Write out all the data again, exactly as it stands.
========================================
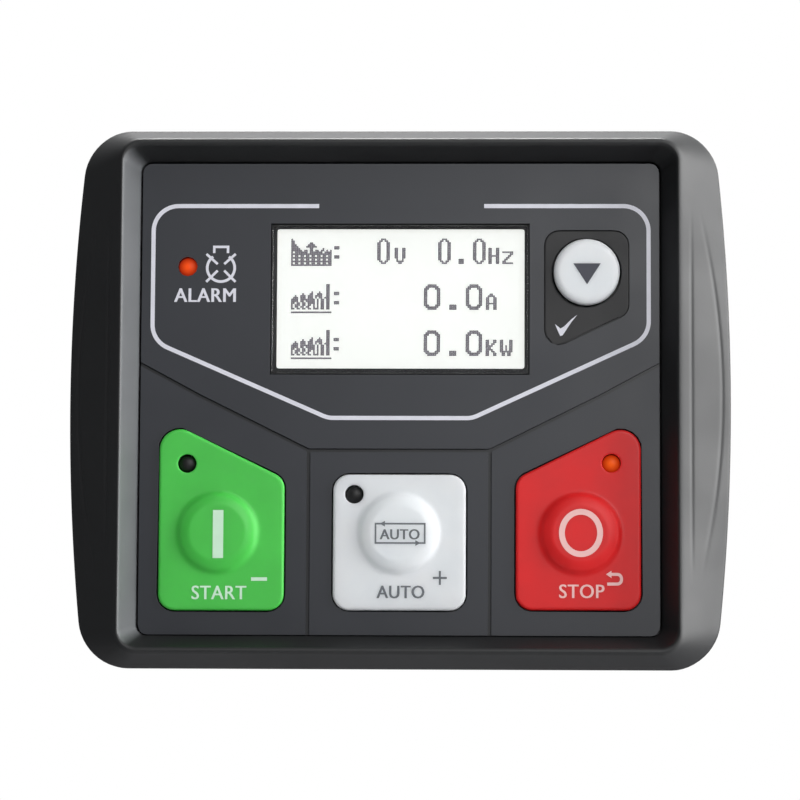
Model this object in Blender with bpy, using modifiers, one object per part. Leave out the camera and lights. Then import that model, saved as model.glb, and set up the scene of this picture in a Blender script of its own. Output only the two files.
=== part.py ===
"""A genset controller for mounting in a panel, built from its separate pieces.

Metres, +Z up. The front faces -Y. The panel's front surface is the plane Y = 0, so what stands
in front of the panel has a negative Y and what goes through the cut-out has a positive Y. The
origin is the middle of the panel's cut-out in that plane.
"""

import math

import bmesh
import bpy
from mathutils import Matrix, Vector

# Clearances
FIT_GAP = 0.0003  # between pieces that rest on each other or sit in one another
CUTOUT_GAP = 0.0003  # between the body and the edge of the panel's cut-out
SLEEVE_GAP = 0.0004  # between a screw's thread and a plain hole round it

# Panel and its cut-out
CUTOUT_WIDTH = 0.0920
CUTOUT_HEIGHT = 0.0760
PANEL_THICKNESS = 0.0030

# Face recess and the frame round it
FACE_IN_FROM_CUTOUT = 0.00255
FACE_PAST_CUTOUT = 0.0016
FACE_WIDTH = CUTOUT_WIDTH - 2 * FACE_IN_FROM_CUTOUT
FACE_HEIGHT = CUTOUT_HEIGHT + 2 * FACE_PAST_CUTOUT
FACE_CORNER = 0.0018
INNER_SLOPE_SIDE = 0.0028
INNER_SLOPE_TOP = 0.0024
CREST_WIDTH = 0.0004
CREST_ROUNDING = 0.0005
CREST_CORNER = 0.0036
OUTER_SLOPE_SIDE = 0.0084
OUTER_SLOPE_TOP = 0.0026
OUTER_CORNER = 0.0075
SIDE_BOW_RADIUS = 0.370

# Depths in front of the panel
GASKET_THICKNESS = 0.0015
GASKET_PROUD = 0.0009
FLANGE_EDGE = 0.0035
EDGE_ROUNDING = 0.00035
GASKET_LIP = 0.0014
FLOOR_FROM_PANEL = 0.0016
FLOOR_THICKNESS = 0.0020
FACE_THICKNESS = 0.0016
FACE_RECESS = 0.0050

# Body behind the flange
WALL = 0.0024
BODY_CORNER = 0.0030
SKIRT_DEPTH = 0.0080
LAP_DEPTH = 0.0024
LAP_THICKNESS = 0.0011
CASE_DEPTH = 0.0340
CASE_EDGE = 0.0008

# Hollows behind the side slopes, parted by ribs
HOLLOW_FROM_END = 0.0110
HOLLOW_COUNT = 4
RIB_THICKNESS = 0.0016
HOLLOW_SKIN = 0.0020
HOLLOW_SLOPE_SKIN = 0.0020
HOLLOW_LEDGE = 0.0006

# Pads, keys and lamps on the face
PAD_PROUD = 0.0005
PAD_CORNER = 0.0027
PAD_ROUNDING = 0.00035
PAD_BOTTOM_MARGIN = 0.0042
SIDE_PAD_MARGIN = 0.00335
SIDE_PAD_WIDTH = FACE_WIDTH * 0.2417
SIDE_PAD_DROP = 0.0103
AUTO_PAD_WIDTH = FACE_WIDTH * 0.2532
AUTO_PAD_HEIGHT = 0.0225
KEY_FROM_PAD_BOTTOM = 0.01275
KEY_OFF_CENTRE = 0.00045
KEY_RADIUS = FACE_WIDTH * 0.0788
KEY_SLOPE = 0.00135
KEY_PROUD = 0.0011
KEY_NECK = 0.00085
KEY_FLANGE_LIP = 0.0010
KEY_FLANGE_THICKNESS = 0.0012
KEY_TRAVEL = 0.0009
TRAVEL_SPARE = 0.0001
PAGE_KEY_RADIUS = FACE_WIDTH * 0.0633
PAGE_KEY_SLOPE = 0.0007
PAGE_KEY_FROM_SIDE = FACE_WIDTH * 0.1421
PAGE_KEY_FROM_TOP = 0.0186
PAGE_PAD_MARGIN = FACE_WIDTH * 0.0783
PAGE_PAD_DROP = 0.0064
PAGE_PAD_CORNER = 0.0022
PAGE_PAD_RECESS = 0.0003
BOSS_RADIUS = 0.0034
BOSS_LENGTH = 0.0012
PILL_RADIUS = 0.0025
PILL_THICKNESS = 0.0007
PILL_POCKET = 0.0005

LAMP_RADIUS = 0.00145
LAMP_HOLE_GAP = 0.0002
LAMP_SETBACK = 0.0004
LAMP_DOME = 0.0008
LAMP_FLANGE_RADIUS = 0.0019
LAMP_FLANGE_THICKNESS = 0.0008
LAMP_LEG = 0.0005
LAMP_LEG_PITCH = 0.00127
ALARM_LAMP_FROM_SIDE = FACE_WIDTH * 0.0915
ALARM_LAMP_FROM_TOP = 0.01765
SIDE_LAMP_FROM_OUTER = FACE_WIDTH * 0.057
SIDE_LAMP_ABOVE_KEY = 0.0117
SIDE_LAMP_FROM_TOP = 0.00765
AUTO_LAMP_FROM_SIDE = FACE_WIDTH * 0.0414
AUTO_LAMP_FROM_TOP = 0.0033

# Grooves in the face
GROOVE_WIDTH = 0.0006
GROOVE_DEPTH = 0.0005
GROOVE_KINK_X = FACE_WIDTH * 0.3832
GROOVE_KINK_HEIGHT = 0.0356
GROOVE_END_HEIGHT = 0.0414

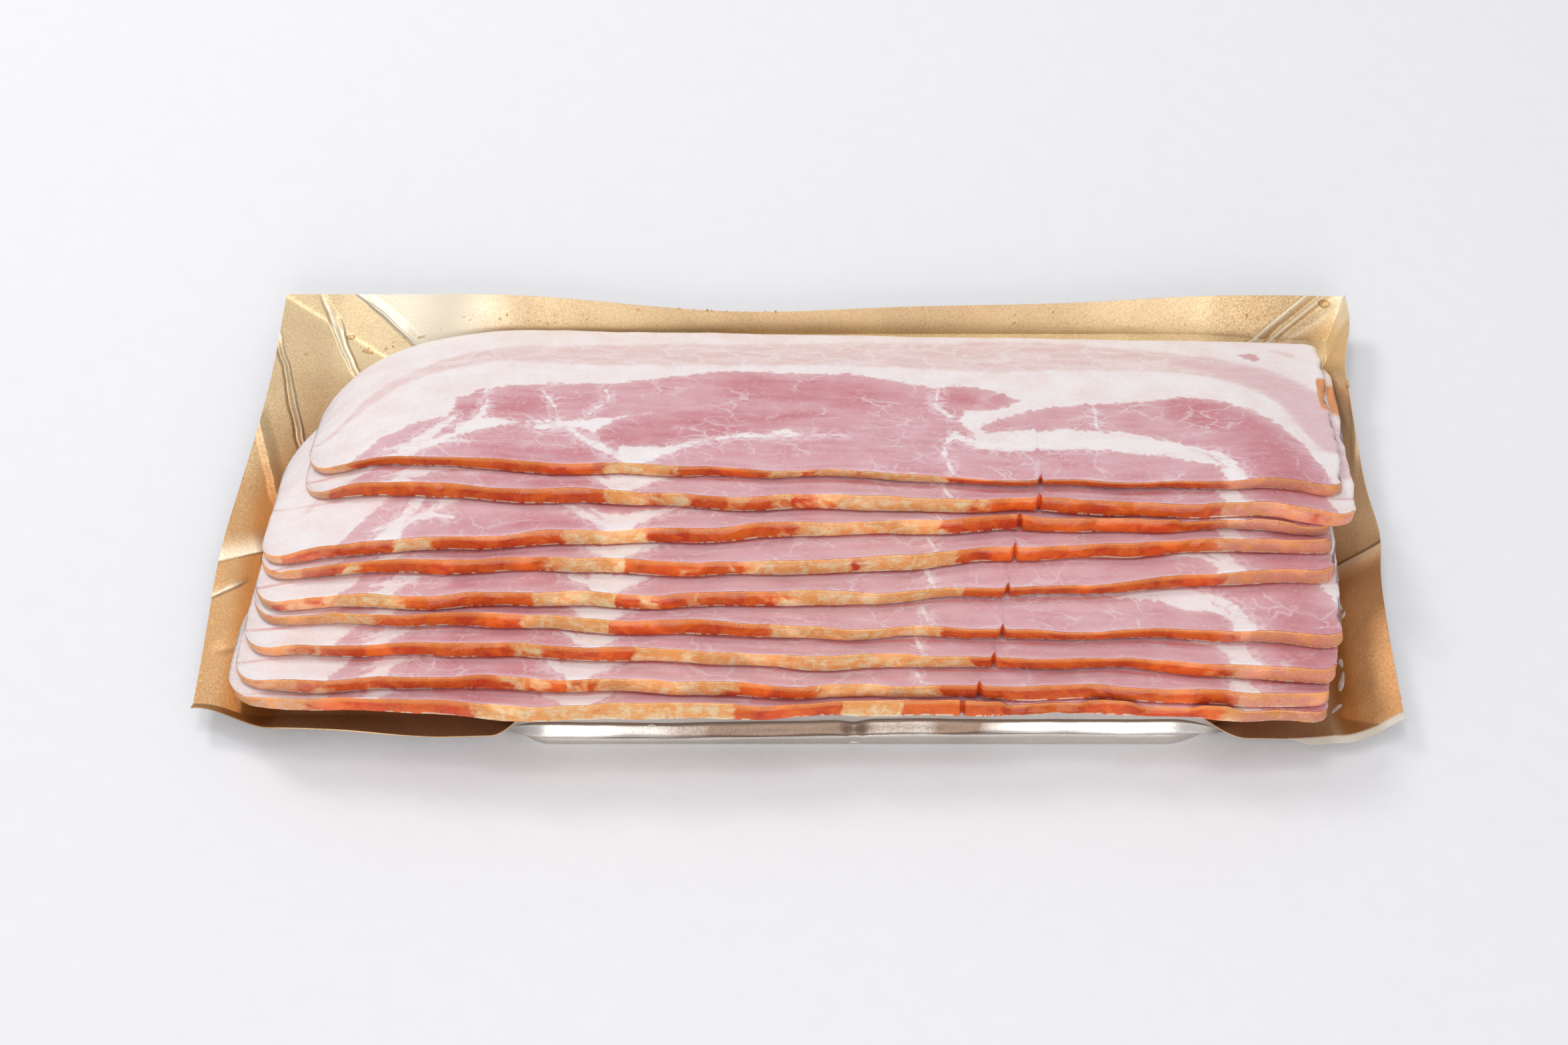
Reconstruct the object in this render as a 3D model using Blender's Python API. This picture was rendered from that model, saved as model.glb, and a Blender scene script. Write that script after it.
========================================
Solution to this task —
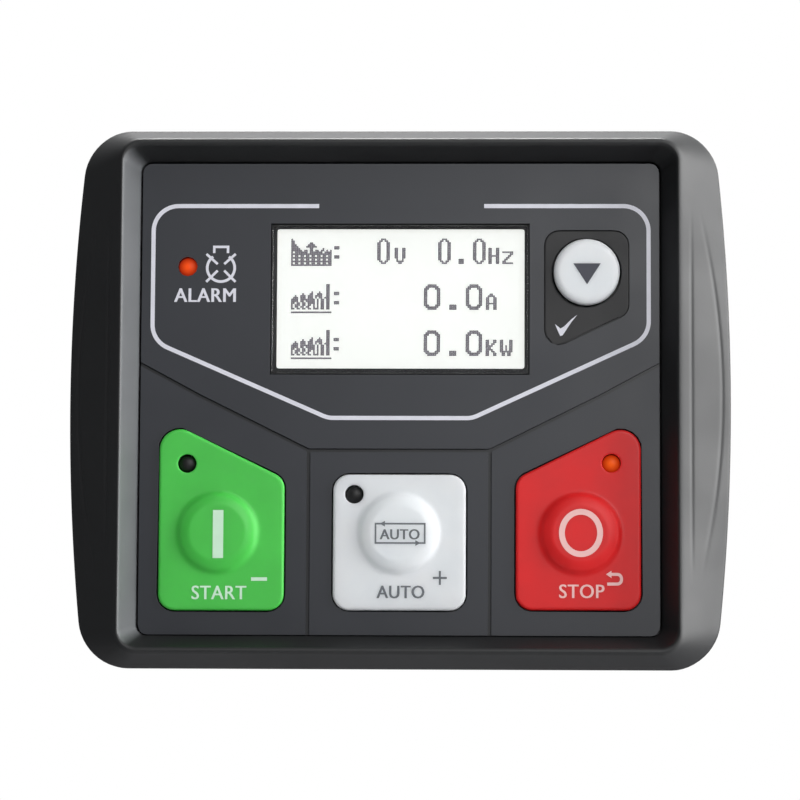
Model this object in Blender with bpy, using modifiers, one object per part. Leave out the camera and lights. Then import that model, saved as model.glb, and set up the scene of this picture in a Blender script of its own. Output only the two files.
=== part.py ===
"""A genset controller for mounting in a panel, built from its separate pieces.

Metres, +Z up. The front faces -Y. The panel's front surface is the plane Y = 0, so what stands
in front of the panel has a negative Y and what goes through the cut-out has a positive Y. The
origin is the middle of the panel's cut-out in that plane.
"""

import math

import bmesh
import bpy
from mathutils import Matrix, Vector

# Clearances
FIT_GAP = 0.0003  # between pieces that rest on each other or sit in one another
CUTOUT_GAP = 0.0003  # between the body and the edge of the panel's cut-out
SLEEVE_GAP = 0.0004  # between a screw's thread and a plain hole round it

# Panel and its cut-out
CUTOUT_WIDTH = 0.0920
CUTOUT_HEIGHT = 0.0760
PANEL_THICKNESS = 0.0030

# Face recess and the frame round it
FACE_IN_FROM_CUTOUT = 0.00255
FACE_PAST_CUTOUT = 0.0016
FACE_WIDTH = CUTOUT_WIDTH - 2 * FACE_IN_FROM_CUTOUT
FACE_HEIGHT = CUTOUT_HEIGHT + 2 * FACE_PAST_CUTOUT
FACE_CORNER = 0.0018
INNER_SLOPE_SIDE = 0.0028
INNER_SLOPE_TOP = 0.0024
CREST_WIDTH = 0.0004
CREST_ROUNDING = 0.0005
CREST_CORNER = 0.0036
OUTER_SLOPE_SIDE = 0.0084
OUTER_SLOPE_TOP = 0.0026
OUTER_CORNER = 0.0075
SIDE_BOW_RADIUS = 0.370

# Depths in front of the panel
GASKET_THICKNESS = 0.0015
GASKET_PROUD = 0.0009
FLANGE_EDGE = 0.0035
EDGE_ROUNDING = 0.00035
GASKET_LIP = 0.0014
FLOOR_FROM_PANEL = 0.0016
FLOOR_THICKNESS = 0.0020
FACE_THICKNESS = 0.0016
FACE_RECESS = 0.0050

# Body behind the flange
WALL = 0.0024
BODY_CORNER = 0.0030
SKIRT_DEPTH = 0.0080
LAP_DEPTH = 0.0024
LAP_THICKNESS = 0.0011
CASE_DEPTH = 0.0340
CASE_EDGE = 0.0008

# Hollows behind the side slopes, parted by ribs
HOLLOW_FROM_END = 0.0110
HOLLOW_COUNT = 4
RIB_THICKNESS = 0.0016
HOLLOW_SKIN = 0.0020
HOLLOW_SLOPE_SKIN = 0.0020
HOLLOW_LEDGE = 0.0006

# Pads, keys and lamps on the face
PAD_PROUD = 0.0005
PAD_CORNER = 0.0027
PAD_ROUNDING = 0.00035
PAD_BOTTOM_MARGIN = 0.0042
SIDE_PAD_MARGIN = 0.00335
SIDE_PAD_WIDTH = FACE_WIDTH * 0.2417
SIDE_PAD_DROP = 0.0103
AUTO_PAD_WIDTH = FACE_WIDTH * 0.2532
AUTO_PAD_HEIGHT = 0.0225
KEY_FROM_PAD_BOTTOM = 0.01275
KEY_OFF_CENTRE = 0.00045
KEY_RADIUS = FACE_WIDTH * 0.0788
KEY_SLOPE = 0.00135
KEY_PROUD = 0.0011
KEY_NECK = 0.00085
KEY_FLANGE_LIP = 0.0010
KEY_FLANGE_THICKNESS = 0.0012
KEY_TRAVEL = 0.0009
TRAVEL_SPARE = 0.0001
PAGE_KEY_RADIUS = FACE_WIDTH * 0.0633
PAGE_KEY_SLOPE = 0.0007
PAGE_KEY_FROM_SIDE = FACE_WIDTH * 0.1421
PAGE_KEY_FROM_TOP = 0.0186
PAGE_PAD_MARGIN = FACE_WIDTH * 0.0783
PAGE_PAD_DROP = 0.0064
PAGE_PAD_CORNER = 0.0022
PAGE_PAD_RECESS = 0.0003
BOSS_RADIUS = 0.0034
BOSS_LENGTH = 0.0012
PILL_RADIUS = 0.0025
PILL_THICKNESS = 0.0007
PILL_POCKET = 0.0005

LAMP_RADIUS = 0.00145
LAMP_HOLE_GAP = 0.0002
LAMP_SETBACK = 0.0004
LAMP_DOME = 0.0008
LAMP_FLANGE_RADIUS = 0.0019
LAMP_FLANGE_THICKNESS = 0.0008
LAMP_LEG = 0.0005
LAMP_LEG_PITCH = 0.00127
ALARM_LAMP_FROM_SIDE = FACE_WIDTH * 0.0915
ALARM_LAMP_FROM_TOP = 0.01765
SIDE_LAMP_FROM_OUTER = FACE_WIDTH * 0.057
SIDE_LAMP_ABOVE_KEY = 0.0117
SIDE_LAMP_FROM_TOP = 0.00765
AUTO_LAMP_FROM_SIDE = FACE_WIDTH * 0.0414
AUTO_LAMP_FROM_TOP = 0.0033

# Grooves in the face
GROOVE_WIDTH = 0.0006
GROOVE_DEPTH = 0.0005
GROOVE_KINK_X = FACE_WIDTH * 0.3832
GROOVE_KINK_HEIGHT = 0.0356
GROOVE_END_HEIGHT = 0.0414

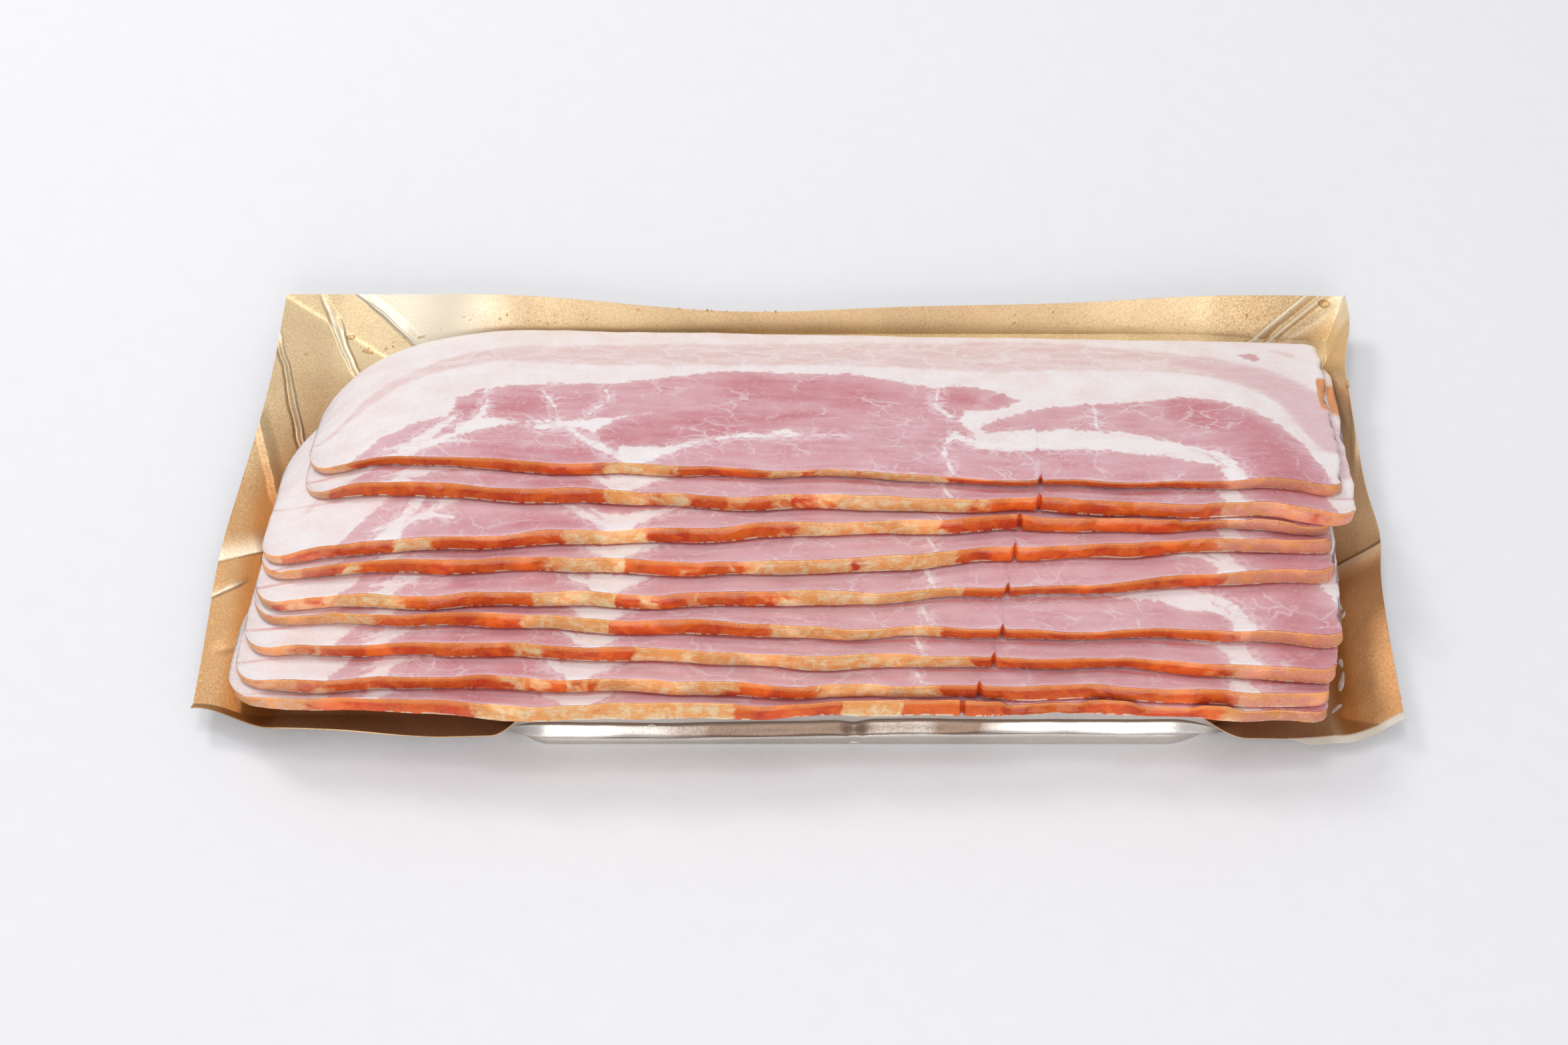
Reconstruct the object in this render as a 3D model using Blender's Python API. This picture was rendered from that model, saved as model.glb, and a Blender scene script. Write that script after it.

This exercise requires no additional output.